Interview: The Witcher: Nightmare of the Wolf Director Kwang Il Han

By | August 22, 2021

The Witcher: Nightmare of the Wolf is out on Netflix on August 23, 2021. The film focuses on the witcher that trained Geralt named Vesemir and gives key backstory details for the hit series.

“The world of The Witcher expands in this anime origin story: Before Geralt, there was his mentor Vesemir — a swashbuckling young witcher who escaped a life of poverty to slay monsters for coin,” says the official synopsis. “But when a strange new monster begins terrorizing a politically-fraught kingdom, Vesemir finds himself on a frightening adventure that forces him to confront the demons of his past…”

RELATED: Interview: The Witcher: Nightmare of the Wolf Writer Beau DeMayo

ComingSoon Editor-in-Chief Tyler Treese spoke with The Witcher: Nightmare of the Wolf director Kwang Il Han about Vesemir as a character, the balance of action and romantic scenes, and the most difficult parts to direct.

Tyler Treese: Vesemir is such an interesting character. From your standpoint, what really stood out about him and made him an interesting protagonist for your story?

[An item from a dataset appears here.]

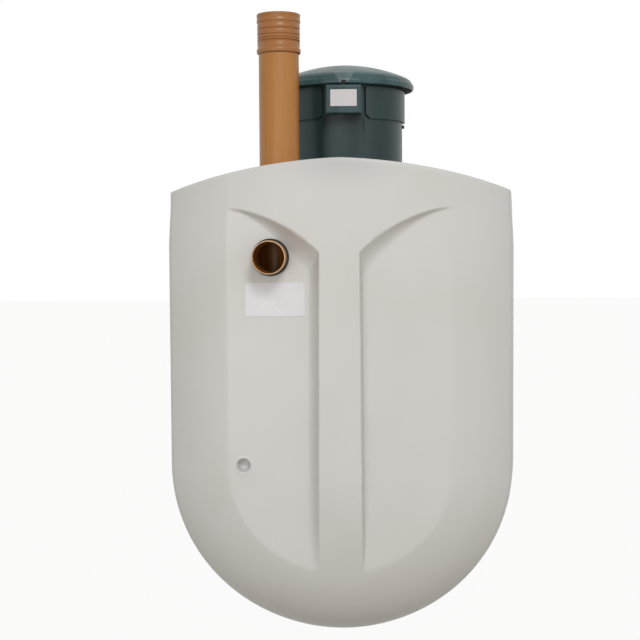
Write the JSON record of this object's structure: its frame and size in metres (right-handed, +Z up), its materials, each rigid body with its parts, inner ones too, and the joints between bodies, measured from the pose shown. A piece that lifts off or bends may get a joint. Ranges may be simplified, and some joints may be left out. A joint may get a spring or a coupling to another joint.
{
  "type": "sewage treatment plant",
  "caption": "Packaged sewage treatment plant: round-bottomed plastic tank with end-wall drain stubs, an upright desludging pipe and a lidded access turret.",
  "frame": {"origin": "middle of the tank's footprint on the floor, under the access turret", "axes": "+X across the tank, +Y along it from the inlet end to the outlet end, +Z up"},
  "size_m": [1.204, 2.86, 2.275],
  "materials": {
    "tank_shell": "satin off-white moulded polyethylene",
    "drain_pipe": "orange-brown drain pipe",
    "black_rubber": "matt black rubber",
    "turret_plastic": "satin dark green-grey plastic",
    "latch_plastic": "satin dark green-grey plastic",
    "lid_plastic": "satin green-grey plastic",
    "tab_plastic": "satin pale green-grey plastic",
    "black_plastic": "black plastic",
    "white_plate": "white plate, bare",
    "grey_plate": "pale plate, bare",
    "steel": "zinc-plated steel",
    "bracket_plastic": "satin dark green-grey plastic"
  },
  "bodies": {
    "tank": {"front_end": "tank_shell", "rear_end": "tank_shell", "tank_roof": "tank_shell", "left_wall": "tank_shell", "right_wall": "tank_shell", "left_bilge": "tank_shell", "right_bilge": "tank_shell", "front_foot": "tank_shell", "rear_foot": "tank_shell", "inlet_pipe": "drain_pipe", "outlet_pipe": "drain_pipe", "inlet_dip_pipe": "drain_pipe", "outlet_dip_pipe": "drain_pipe", "sludge_pipe": "drain_pipe", "sludge_coupling": "drain_pipe", "inlet_seal": "black_rubber", "outlet_seal": "black_rubber", "coupling_upper_seal": "black_rubber", "coupling_lower_seal": "black_rubber", "sludge_grommet": "black_rubber", "neck_gasket": "black_rubber", "turret_neck": "turret_plastic", "turret_collar": "turret_plastic", "collar_screws": "turret_plastic", "latch_box": "latch_plastic", "inlet_label": "white_plate", "turret_label": "grey_plate", "neck_bolts": "steel", "hinge_pin": "steel", "hinge_bracket": "bracket_plastic"},
    "lid": {"lid": "lid_plastic", "lid_gasket": "black_rubber", "latch_tab": "tab_plastic", "latch_catch": "black_plastic", "latch_bolt": "steel", "hinge_arms": "lid_plastic"}
  },
  "joints": [
    {"name": "lid_hinge", "type": "hinge", "parent": "tank", "child": "lid", "pos_m": [0, 0.317, 2.023], "axis": [-1, 0, 0], "range_deg": [0, 105]}
  ]
}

Kwang Il Han: Vesemir was chosen as a protagonist because Vesemir is a teacher to Geralt in the drama series. If you watch the show, you would know, but Vesemir himself didn’t turn into the witcher just by himself. So you can watch the history of Vesemir in the Nightmare of the Wolf and how Geralt was built. You know, the environment that built Geralt and the reasons why Geralt became the Geralt that he is now should be explained. Vesemir’s life is in fact an element to explain that. that is why Bessemer was chosen as a protagonist for this new anime.

The film is so great because of that backstory. It really goes deep into why there is such a stigma around witchers. How exciting is it that your film got to add such important depth and story to this beloved franchise?

It is quite important to expand the universe with a lot of depth to it. While there can be some things that go missing, for example, when you have an original piece and then turn it into a drama series or other art forms, there are definitely certain parts that are going missing. When those missing parts are shown, the audiences tend to get question marks and when they have question marks, their concentration level drops. So this anime, the Nightmare of the Wolf, is in fact a medium to complement that.

Kwang Il Han

I would love to learn more about your relationship with the series. Were you introduced to it by the novels, maybe the TV show or the video games?

I have, in fact, experienced all three forms in different timeframes. The novel and the game and the drama series. While the game wasn’t exactly my cup of tea, to be honest, it is a very well-made game for sure. But then it wasn’t my cup of tea, but I yes, exposed myself to all three forms, the novel, game, and the drama series

There are so many great action scenes in the film. Were there any animation sequences that were particularly tricky to direct?

So it was quite challenging all across the board, to be honest, but particularly for the action scenes. What is most tricky I would say is to portray the emotions. So, I mean, this is the emotion of the character right now, and what kind of action would portray it in the best way possible. That is the most tricky part and the most challenging part in the process. So the action scenes shouldn’t be just the violence that is shown based on the flow of the mind of the character, or then without any clear purpose, but then it should be an art form where you would fight with emotions. So representing that with the unconsciousness is something that I struggle the most with. Then I needed to make sure that a lot of elements are put in there so that the audience will be able to feel the emotions behind it as well. Especially the emotion heavy scenes at the later part of the show were quite tricky to make.

While there is action, there’s also a really touching love story in the film. Can you speak to that balance of having all those action-heavy scenes, but also having those emotional moments and really driving that home?

So there are a lot of action scenes here, but then it is not so action-heavy compared to my previous projects, the Nightmare of the Wolf is in fact focusing very much on the life of Vesemir. Even when there are action scenes, it’s actually part of Vesemir’s life. When I first took on the project, I remember that I talked to the writer Beau [DeMayo] that we should in fact add a little more love story elements to the story, but then it got rejected because he said that it will in fact undermine the storyline. But I still believe that the love story could have had more weight in the show. I actually focused quite a lot on building that love story a lot in the show to balance out between the two elements.